Start by embedding consent management at every feedback collection point. Limit data collection to what’s necessary for stated objectives, communicate clearly about data use, ensure secure storage and deletion, and perform regular program audits. Establish protocols for subject rights requests (access, rectification, erasure) and ensure vendor technology is GDPR-ready.
Can AI and NLP tools be used for VoC feedback in a GDPR-compliant way?
Yes—but only if data minimization is built into the tool, processing is transparent (with clear explainability and opt-out options), and profiling isn’t used for automated decision-making without additional safeguards. Choose vendors whose platforms offer GDPR-compliant encryption, retention, and access logs.
What operational mistakes do companies make with GDPR and VoC?
The most common: relying on over-broad or generic consents, collecting more data than necessary (“just in case”), failing to document consent and data flows, neglecting subject rights processes, and leaving VoC-specific privacy impact assessments to later stages.

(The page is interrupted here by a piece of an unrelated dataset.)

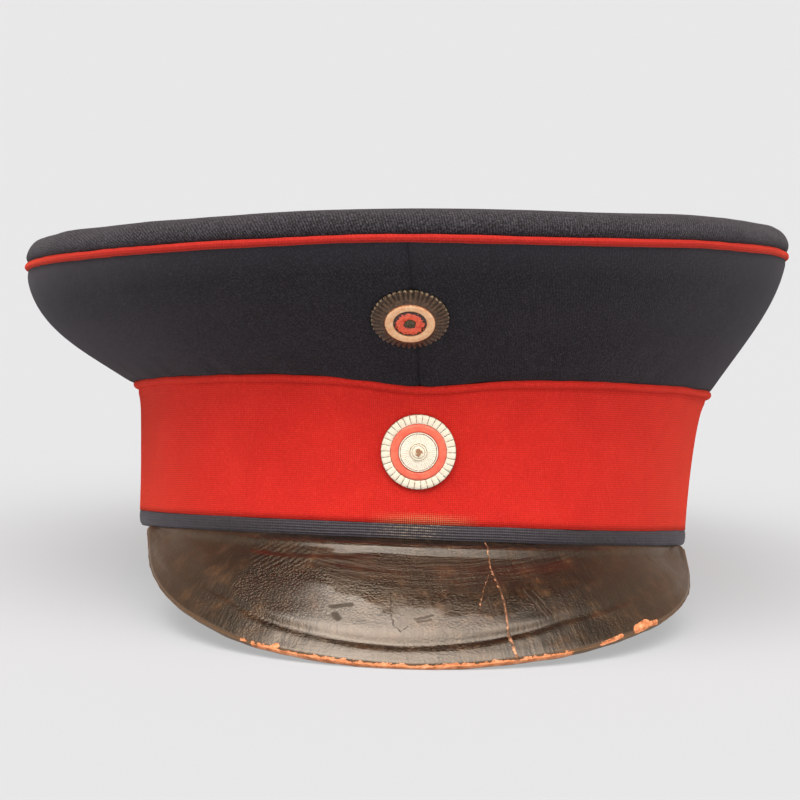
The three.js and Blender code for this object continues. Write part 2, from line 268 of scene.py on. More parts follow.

How should customer feedback data be securely stored and deleted?
Use encryption and, where possible, pseudonymization for both storage and transfer. Define clear data retention schedules aligned with each feedback use-case. On withdrawal or end of retention period, delete all copies (including backups) and document the process, keeping audit trails for compliance review.
How can GDPR compliance improve the quality of customer feedback?
When customers see that feedback processes are transparent and privacy-conscious, they are more likely to participate and provide honest, detailed, and actionable responses. This not only mitigates compliance risk but directly enhances the business value extracted from VoC insights.
By treating GDPR as a foundation for trust, not a mere constraint, organizations can collect richer, more actionable feedback—while setting themselves apart as diligent stewards of customer experience and data protection. A mature, privacy-first VoC function is now both a compliance requirement and a strategic asset for any European business seeking lasting competitive advantage.